* **AIM OF THE EXERCISE**:
Every line that holds the string "part" is to be identified and copied.

* **INFORMATION SUPPLIED**:
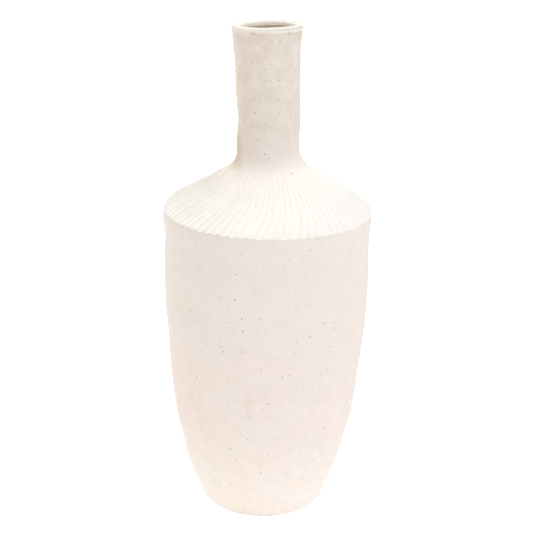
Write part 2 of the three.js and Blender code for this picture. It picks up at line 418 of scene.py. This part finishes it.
def add_lip(material):
    widest = (LIP_RADIUS, BEAD_Z - 0.6)
    outer_top = (LIP_RADIUS - LIP_TOP_ROUNDING, HEIGHT)
    inner_top = (MOUTH_RADIUS + LIP_TOP_ROUNDING, HEIGHT)
    inner_foot = (MOUTH_RADIUS - 0.2, BEAD_Z - 1.3)
    outline = joined(
        bend((NECK_TOP_RADIUS, LIP_SEAT), (NECK_TOP_RADIUS + 0.1, BEAD_Z - 2), widest, 12),
        bend(widest, (LIP_RADIUS, HEIGHT), outer_top, 12),
        line(outer_top, inner_top, 6),
        bend(inner_top, (MOUTH_RADIUS, HEIGHT), inner_foot, 14),
        line(inner_foot, (BORE_TOP_RADIUS, LIP_SEAT), 6),
    )

    def lip_relief(points, angle, radius):
        seat = smoothstep(points[..., 2], LIP_SEAT, LIP_SEAT + 2)
        pinched = 0.16 * noise(points + 250, (7, 7, 5)) + 0.07 * noise(points + 50, 2.5)
        return undulation(points) + seat * pinched

    piece = mesh_from_rings("lip", turn(outline, NECK_RING, lip_relief))
    finish_piece(piece, "lip_coil", material)


def lip_inside(z):
    """Radius of the lip's inner face."""
    return BORE_TOP_RADIUS + (MOUTH_RADIUS - BORE_TOP_RADIUS) * (z - LIP_SEAT) / (BEAD_Z - LIP_SEAT)


def inside_outline():
    """Outline of the clay inside, seam coils included, from the floor's middle to the mouth."""
    wall_start, wall_stop = SLAB_TOP + COVE, SEAT_Z - COVE
    floor_corner, edge_corner = inner_radius(SLAB_TOP), inner_radius(SEAT_Z)
    floor_end = (floor_corner - 8, SLAB_TOP)
    cone = bend((edge_corner, SEAT_Z), UNDERSIDE_BEND, (BORE_RADIUS, SHOULDER_TOP), 40)[8:]
    glaze_end = GLAZE_TOP - 0.5
    return joined(
        line((0, SLAB_TOP), floor_end, 20),
        bend(floor_end, (floor_corner - 1, SLAB_TOP + 1), (inner_radius(wall_start), wall_start), 12),
        body_outline(wall_start, wall_stop, 50, WALL),
        bend((inner_radius(wall_stop), wall_stop), (edge_corner - 1.5, SEAT_Z - 1), cone[0], 12),
        cone,
        line((BORE_RADIUS, SHOULDER_TOP), (BORE_TOP_RADIUS, LIP_SEAT), 40),
        line((BORE_TOP_RADIUS, LIP_SEAT), (lip_inside(glaze_end), glaze_end), 6),
    )


def add_lining(material):
    clay = inside_outline()
    into_clay = normals_of(clay)
    reach = clay[:, 1:]
    thin = 1 - 0.75 * smoothstep(reach, LIP_SEAT - 6, GLAZE_TOP - 1)
    outer = clay - 0.35 * thin * into_clay
    inner = clay - 1.35 * thin * into_clay
    outer[0, 0] = inner[0, 0] = 0

    def flow(points, angle, radius):
        return 0.10 * noise(points + 150, (8, 8, 30)) * smoothstep(radius, 1, 6)

    rings = np.concatenate([turn(outer, LINING_RING), turn(inner, LINING_RING, flow)[::-1]])
    piece = mesh_from_rings("glaze", rings, on_axis=True)
    finish_piece(piece, "glaze_lining", material)


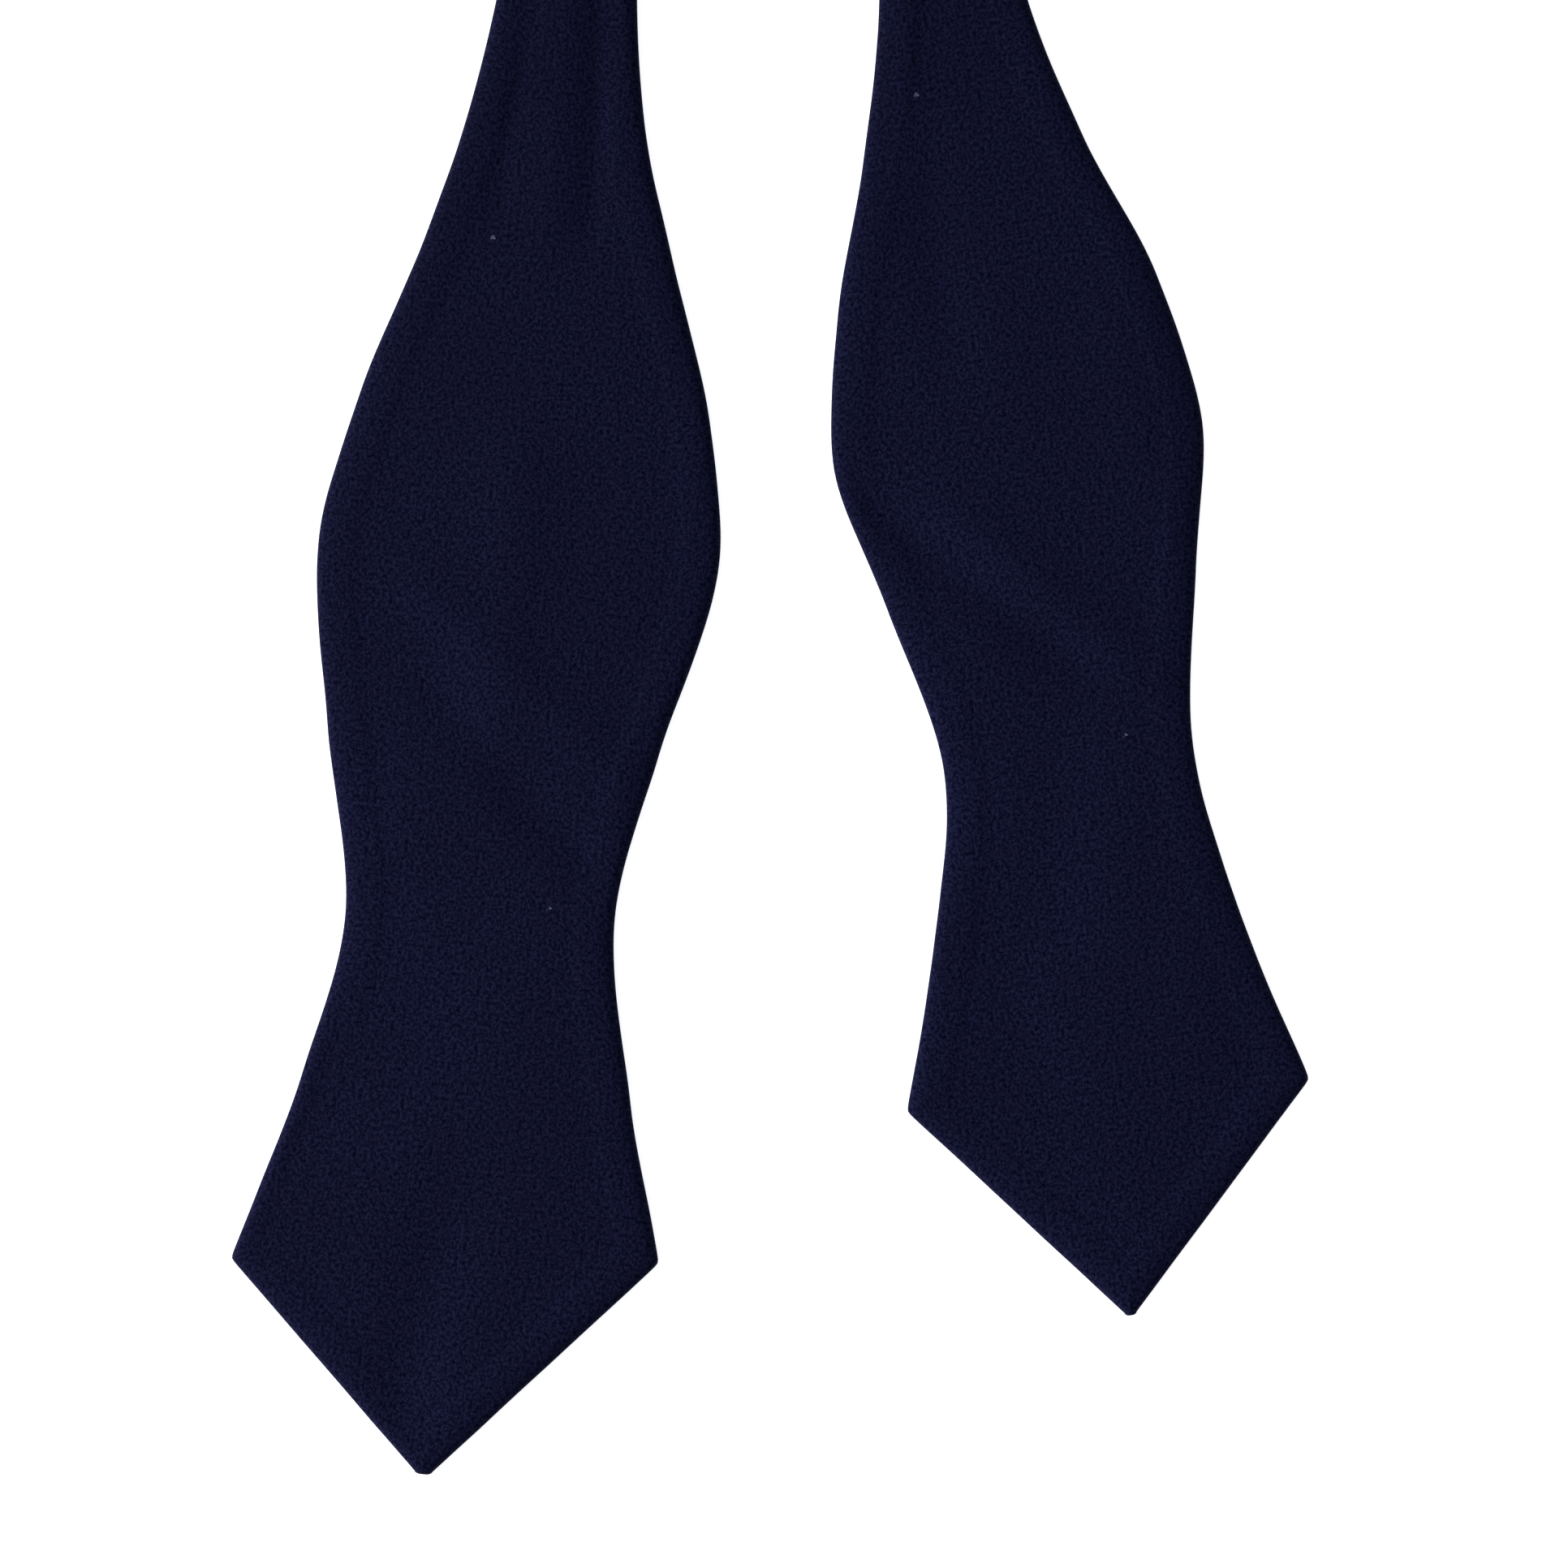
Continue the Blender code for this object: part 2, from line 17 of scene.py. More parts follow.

* **FINISHED EXERCISE**:
Write part 2 of the three.js and Blender code for this picture. It picks up at line 418 of scene.py. This part finishes it.
Continue the Blender code for this object: part 2, from line 17 of scene.py. More parts follow.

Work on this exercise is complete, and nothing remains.